Yon Haryono dan Bu Guru Yan, secara materi boleh dibilang jauh dari memadai. Untuk diri dan keluarganya saja mereka masih kekurangan. Tapi, dalam kekurangan tersebut mereka berdua bertekad menyelamatkan masa depan anak-anak desa yang miskin. Mereka tidak memberi uang atau materi, tetapi mereka memberi “tiket” bagi anak-anak tersebut untuk masuk ke pintu sukses.
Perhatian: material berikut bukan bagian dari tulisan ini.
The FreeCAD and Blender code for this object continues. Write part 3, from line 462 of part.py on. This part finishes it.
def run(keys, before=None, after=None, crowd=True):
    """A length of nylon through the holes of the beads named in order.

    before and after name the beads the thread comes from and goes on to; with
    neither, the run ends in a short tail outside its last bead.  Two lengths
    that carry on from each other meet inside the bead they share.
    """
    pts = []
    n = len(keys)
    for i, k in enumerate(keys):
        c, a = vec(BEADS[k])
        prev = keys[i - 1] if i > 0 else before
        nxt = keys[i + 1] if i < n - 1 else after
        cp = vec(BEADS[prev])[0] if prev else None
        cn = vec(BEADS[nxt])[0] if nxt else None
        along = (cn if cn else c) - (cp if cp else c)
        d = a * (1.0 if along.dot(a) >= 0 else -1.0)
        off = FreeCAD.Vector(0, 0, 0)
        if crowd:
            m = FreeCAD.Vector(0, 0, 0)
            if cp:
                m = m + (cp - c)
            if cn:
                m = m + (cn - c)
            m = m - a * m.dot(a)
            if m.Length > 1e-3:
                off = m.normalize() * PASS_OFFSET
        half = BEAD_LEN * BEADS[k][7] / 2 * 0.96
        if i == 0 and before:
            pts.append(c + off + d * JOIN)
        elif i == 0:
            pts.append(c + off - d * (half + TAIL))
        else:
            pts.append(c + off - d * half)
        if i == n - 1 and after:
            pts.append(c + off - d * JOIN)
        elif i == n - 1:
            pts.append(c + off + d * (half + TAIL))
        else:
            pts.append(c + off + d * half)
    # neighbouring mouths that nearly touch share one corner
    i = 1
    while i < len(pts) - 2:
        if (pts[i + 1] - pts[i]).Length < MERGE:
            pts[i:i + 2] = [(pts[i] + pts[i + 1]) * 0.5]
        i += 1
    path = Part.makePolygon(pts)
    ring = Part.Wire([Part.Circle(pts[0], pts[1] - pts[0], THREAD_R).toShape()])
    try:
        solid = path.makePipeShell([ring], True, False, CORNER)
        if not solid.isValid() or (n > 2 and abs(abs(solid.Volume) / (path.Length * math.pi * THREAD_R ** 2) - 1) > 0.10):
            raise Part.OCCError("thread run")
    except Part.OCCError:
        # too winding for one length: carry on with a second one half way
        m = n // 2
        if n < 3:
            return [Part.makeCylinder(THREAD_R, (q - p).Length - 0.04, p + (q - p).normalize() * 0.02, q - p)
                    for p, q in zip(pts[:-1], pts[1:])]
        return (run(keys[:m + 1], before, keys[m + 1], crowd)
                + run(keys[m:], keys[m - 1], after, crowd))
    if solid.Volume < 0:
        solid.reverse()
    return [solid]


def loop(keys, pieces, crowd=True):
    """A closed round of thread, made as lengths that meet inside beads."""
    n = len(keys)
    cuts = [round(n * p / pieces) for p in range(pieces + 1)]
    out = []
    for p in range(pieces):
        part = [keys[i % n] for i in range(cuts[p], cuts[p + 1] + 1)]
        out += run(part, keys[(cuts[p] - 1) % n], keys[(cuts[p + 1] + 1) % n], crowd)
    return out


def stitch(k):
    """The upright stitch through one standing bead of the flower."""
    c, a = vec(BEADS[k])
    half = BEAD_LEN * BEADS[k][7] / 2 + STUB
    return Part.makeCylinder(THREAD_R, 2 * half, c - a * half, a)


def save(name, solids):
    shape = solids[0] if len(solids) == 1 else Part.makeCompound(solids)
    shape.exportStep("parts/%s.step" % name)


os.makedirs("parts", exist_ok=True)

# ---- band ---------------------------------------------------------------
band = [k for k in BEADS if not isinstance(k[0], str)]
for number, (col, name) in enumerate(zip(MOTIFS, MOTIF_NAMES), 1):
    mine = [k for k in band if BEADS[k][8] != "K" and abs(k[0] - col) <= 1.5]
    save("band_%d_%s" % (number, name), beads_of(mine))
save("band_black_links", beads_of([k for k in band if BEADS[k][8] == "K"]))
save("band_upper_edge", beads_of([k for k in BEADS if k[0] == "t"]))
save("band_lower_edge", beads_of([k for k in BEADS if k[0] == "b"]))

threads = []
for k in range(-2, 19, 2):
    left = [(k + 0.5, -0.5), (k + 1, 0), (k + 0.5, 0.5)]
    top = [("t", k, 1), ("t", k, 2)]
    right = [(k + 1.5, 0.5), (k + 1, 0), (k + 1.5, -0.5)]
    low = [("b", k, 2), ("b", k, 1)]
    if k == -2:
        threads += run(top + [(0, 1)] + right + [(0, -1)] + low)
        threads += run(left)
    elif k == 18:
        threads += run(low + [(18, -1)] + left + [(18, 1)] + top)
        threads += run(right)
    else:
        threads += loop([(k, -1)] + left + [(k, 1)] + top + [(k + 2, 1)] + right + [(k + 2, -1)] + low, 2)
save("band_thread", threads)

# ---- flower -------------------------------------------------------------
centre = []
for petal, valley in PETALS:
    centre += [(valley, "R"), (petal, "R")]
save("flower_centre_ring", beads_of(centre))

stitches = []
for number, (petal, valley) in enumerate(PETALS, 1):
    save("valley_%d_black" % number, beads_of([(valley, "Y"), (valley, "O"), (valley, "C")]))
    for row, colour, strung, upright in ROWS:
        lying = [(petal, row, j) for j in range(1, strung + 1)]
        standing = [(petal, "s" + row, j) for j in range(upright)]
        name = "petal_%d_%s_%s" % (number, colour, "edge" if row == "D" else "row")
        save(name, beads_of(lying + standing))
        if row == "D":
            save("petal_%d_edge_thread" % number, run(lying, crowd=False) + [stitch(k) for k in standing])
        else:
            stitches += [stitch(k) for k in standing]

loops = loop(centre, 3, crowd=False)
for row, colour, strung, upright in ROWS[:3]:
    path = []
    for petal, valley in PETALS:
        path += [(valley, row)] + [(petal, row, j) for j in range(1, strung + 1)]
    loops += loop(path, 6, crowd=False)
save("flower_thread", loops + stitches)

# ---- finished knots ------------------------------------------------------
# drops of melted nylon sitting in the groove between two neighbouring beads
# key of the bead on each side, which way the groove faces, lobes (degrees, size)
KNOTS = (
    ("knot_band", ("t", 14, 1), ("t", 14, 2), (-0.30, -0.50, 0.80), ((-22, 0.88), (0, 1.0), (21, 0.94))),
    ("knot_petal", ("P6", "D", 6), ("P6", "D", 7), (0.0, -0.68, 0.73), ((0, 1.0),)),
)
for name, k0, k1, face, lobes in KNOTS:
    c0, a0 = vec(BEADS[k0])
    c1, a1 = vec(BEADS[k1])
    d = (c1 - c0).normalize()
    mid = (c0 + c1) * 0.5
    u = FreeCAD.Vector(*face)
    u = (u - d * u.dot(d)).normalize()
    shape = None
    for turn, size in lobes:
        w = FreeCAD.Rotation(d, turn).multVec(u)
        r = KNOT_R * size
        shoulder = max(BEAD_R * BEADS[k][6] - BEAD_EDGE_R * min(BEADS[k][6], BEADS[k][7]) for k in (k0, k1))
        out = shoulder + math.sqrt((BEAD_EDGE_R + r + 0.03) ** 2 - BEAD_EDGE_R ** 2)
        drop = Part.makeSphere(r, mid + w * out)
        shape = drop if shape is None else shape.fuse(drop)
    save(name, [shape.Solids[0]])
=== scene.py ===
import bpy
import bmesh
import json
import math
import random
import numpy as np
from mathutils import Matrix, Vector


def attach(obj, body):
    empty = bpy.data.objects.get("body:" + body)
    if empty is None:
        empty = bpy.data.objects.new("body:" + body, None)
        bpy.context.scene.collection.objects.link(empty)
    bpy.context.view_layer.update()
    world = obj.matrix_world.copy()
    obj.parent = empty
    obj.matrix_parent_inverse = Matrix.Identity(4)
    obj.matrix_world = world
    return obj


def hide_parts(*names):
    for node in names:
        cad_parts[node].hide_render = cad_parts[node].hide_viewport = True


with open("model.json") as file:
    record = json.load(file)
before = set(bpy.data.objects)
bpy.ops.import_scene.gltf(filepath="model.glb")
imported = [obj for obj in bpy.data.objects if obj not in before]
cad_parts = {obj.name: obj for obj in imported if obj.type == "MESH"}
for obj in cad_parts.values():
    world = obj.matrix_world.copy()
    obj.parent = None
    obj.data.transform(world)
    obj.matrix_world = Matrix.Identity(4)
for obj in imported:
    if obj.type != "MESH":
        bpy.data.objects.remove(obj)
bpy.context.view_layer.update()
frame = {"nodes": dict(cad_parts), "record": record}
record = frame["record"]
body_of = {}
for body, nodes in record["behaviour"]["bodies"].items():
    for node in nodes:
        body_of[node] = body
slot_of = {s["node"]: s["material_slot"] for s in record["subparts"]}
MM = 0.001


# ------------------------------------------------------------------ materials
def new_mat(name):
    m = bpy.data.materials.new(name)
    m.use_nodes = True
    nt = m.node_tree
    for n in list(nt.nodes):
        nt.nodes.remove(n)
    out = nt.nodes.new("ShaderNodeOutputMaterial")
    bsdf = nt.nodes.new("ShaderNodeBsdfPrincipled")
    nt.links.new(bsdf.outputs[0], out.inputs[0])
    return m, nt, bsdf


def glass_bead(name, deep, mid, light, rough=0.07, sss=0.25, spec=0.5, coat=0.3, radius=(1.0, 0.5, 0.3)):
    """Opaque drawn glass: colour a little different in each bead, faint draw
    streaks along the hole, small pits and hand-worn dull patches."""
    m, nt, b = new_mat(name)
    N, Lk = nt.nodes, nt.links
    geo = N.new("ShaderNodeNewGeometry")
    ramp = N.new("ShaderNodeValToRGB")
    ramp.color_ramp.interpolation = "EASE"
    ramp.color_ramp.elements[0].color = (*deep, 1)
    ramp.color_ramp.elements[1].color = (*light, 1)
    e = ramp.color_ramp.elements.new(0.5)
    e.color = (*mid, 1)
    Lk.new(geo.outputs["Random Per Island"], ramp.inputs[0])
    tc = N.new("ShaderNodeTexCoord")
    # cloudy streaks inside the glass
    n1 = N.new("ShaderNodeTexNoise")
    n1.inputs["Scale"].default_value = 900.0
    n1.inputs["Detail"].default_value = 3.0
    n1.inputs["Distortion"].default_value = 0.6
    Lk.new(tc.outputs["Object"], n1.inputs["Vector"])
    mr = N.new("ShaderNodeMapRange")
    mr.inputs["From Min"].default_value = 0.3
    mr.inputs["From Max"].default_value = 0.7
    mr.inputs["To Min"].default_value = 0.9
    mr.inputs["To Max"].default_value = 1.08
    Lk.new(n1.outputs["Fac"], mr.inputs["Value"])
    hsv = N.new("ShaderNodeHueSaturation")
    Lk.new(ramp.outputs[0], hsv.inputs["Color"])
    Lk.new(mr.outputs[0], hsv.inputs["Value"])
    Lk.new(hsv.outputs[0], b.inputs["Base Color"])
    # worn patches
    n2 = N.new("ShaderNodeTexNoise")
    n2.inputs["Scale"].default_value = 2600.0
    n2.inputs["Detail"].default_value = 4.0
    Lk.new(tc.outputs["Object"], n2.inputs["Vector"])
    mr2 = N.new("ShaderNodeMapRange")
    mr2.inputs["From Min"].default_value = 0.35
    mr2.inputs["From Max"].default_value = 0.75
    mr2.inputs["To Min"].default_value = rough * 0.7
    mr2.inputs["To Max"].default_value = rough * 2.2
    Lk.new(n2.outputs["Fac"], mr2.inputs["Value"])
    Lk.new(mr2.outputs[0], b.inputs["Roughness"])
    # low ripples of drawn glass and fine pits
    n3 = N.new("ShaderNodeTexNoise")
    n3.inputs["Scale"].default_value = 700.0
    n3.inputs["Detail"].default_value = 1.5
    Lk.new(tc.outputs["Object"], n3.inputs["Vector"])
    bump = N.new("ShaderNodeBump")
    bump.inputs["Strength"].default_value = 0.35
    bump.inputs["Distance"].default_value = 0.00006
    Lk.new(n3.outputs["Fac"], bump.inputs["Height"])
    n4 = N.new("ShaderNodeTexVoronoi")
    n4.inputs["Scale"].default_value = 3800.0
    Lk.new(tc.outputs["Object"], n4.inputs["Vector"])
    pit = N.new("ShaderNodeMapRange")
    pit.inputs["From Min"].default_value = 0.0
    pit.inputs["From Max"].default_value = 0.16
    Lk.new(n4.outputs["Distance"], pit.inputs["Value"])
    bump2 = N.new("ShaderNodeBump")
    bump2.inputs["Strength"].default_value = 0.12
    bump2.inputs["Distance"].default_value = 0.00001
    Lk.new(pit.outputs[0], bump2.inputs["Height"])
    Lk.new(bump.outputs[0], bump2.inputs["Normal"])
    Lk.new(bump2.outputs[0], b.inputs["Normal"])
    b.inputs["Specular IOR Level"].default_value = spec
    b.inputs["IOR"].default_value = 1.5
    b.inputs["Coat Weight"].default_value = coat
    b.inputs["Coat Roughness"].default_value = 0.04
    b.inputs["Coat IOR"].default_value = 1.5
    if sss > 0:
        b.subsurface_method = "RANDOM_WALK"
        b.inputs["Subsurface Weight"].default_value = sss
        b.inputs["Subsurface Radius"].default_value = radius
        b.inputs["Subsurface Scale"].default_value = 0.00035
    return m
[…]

Yon Haryono memberi “tiket” dengan melatih anak-anak di desanya untuk menjadi atlet-atlet angkat besi yang berprestasi. Dengan prestasi itulah mereka mampu keluar dari belenggu kemiskinan. Sebagai atlet angkat besi Eko dan Tri Yatno mampu membelikan orangtua mereka rumah yang layak. Dengan prestasi itu pula mereka berdua mampu membiayai orangtua mereka naik haji. “Kalau dulu saya tidak bertemu Pak Yon, saya masih angon kambing,” ujar Eko dengan suara lirih.
Sementara Ibu Yan memberi ilmu matematika sebagai tiket bagi anak-anak desa di sekitar Temanggung. Berbekal nilai matematika yang tinggi, 17 anak yang dia asuh berhasil mendapat beasiswa untuk masuk beberapa perguruan tinggi bergengsi di Indonesia. Sementara ratusan anak lainnya saat ini sedang digembleng agar juga bisa mendapatkan “tiket” untuk keluar dari kemiskinan.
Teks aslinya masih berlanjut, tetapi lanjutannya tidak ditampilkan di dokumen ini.